Just as there’s a cover artist on Spotify ready to game the system when someone mistakenly types “ray semmand and gocci mode,” The Q is clearly hoping to be the app someone accidentally downloads while searching for “that one game their kids keep talking about — Q something?” Aesthetically, The Q appears to have strategically adopted all the traits of its competitor — from a blocky Helvetica logo to the overall user experience.

The Q’s most important differentiator is that it’s available on Android. (HQ has advertised that an Android version of its app will debut on Christmas.) But Jamieson insists that his app will also set itself apart in tone and in format. The number of questions changes per game, ranging from 11 to 13. (HQ always asks 12.) Occasionally, predetermined games will be organized into something Jamieson calls “survivor mode,” in which users will play until there’s only one person left. (HQ currently splits its prize among whatever number of people answer all of its questions correctly.) Despite sample images in the App Store that show The Q will be airing at the exact same times HQ has traditionally aired (Monday through Friday at 3 p.m. ET and every day at 9 p.m. ET), Jamieson said initial games will go live 30 minutes after the traditional start time of its competitor. While HQ typically offers cash prizes between $1,000 and $10,000 per game paid via PayPal, The Q’s current offering averages at a modest $150, paid via Paypal or Bitcoin. The most it has offered is $500.

“Users have their app preferences and we hope that people on HQ will also answer trivia questions on our app,” Jamieson wrote. “Our goal is to bring an interactive video experience to everyone with a smartphone and reach audiences that HQ has yet to attain.”

Most importantly, Jamieson says that The Q’s host, Joseph Monahan, has “a totally different vibe than Scott.” Rogowsky, who is beloved by fans and refers to himself ironically as “Trap Trebek,” maintains an air of professionalism by wearing the exact same suit for every trivia session. In one beta screenshot of The Q provided to me by Jamieson, Monahan is wearing a Hawaiian shirt and a striped bucket hat. A self-described “Professional Business Development and Sales Consultant,” Monahan lucked into the position.

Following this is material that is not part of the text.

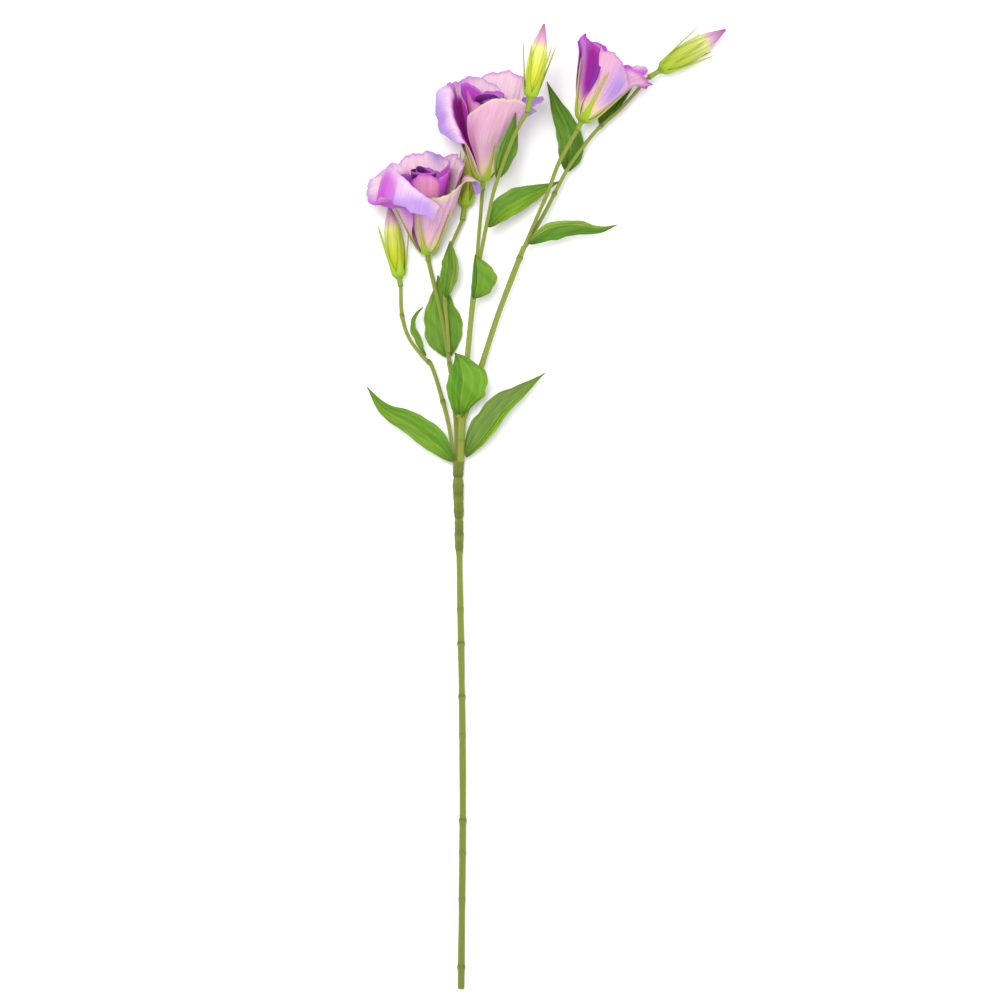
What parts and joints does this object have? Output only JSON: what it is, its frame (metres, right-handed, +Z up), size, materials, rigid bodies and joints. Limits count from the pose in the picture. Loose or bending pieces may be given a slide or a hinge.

Screenshot of Joseph asking a trivia question on ‘The Q’ The Q

“I asked who in the office wanted to host a game show and Joseph Monahan raised his hand,” Jamieson wrote.

Rogowsky may have already been tipped off about his new trivia-app peer. Following a question related to The Terminator during Sunday’s HQ game, he alluded to as much.

“Is Skynet developing an HQ competitor?” he asked to his hundreds of thousands of viewers. “Let’s hope not.”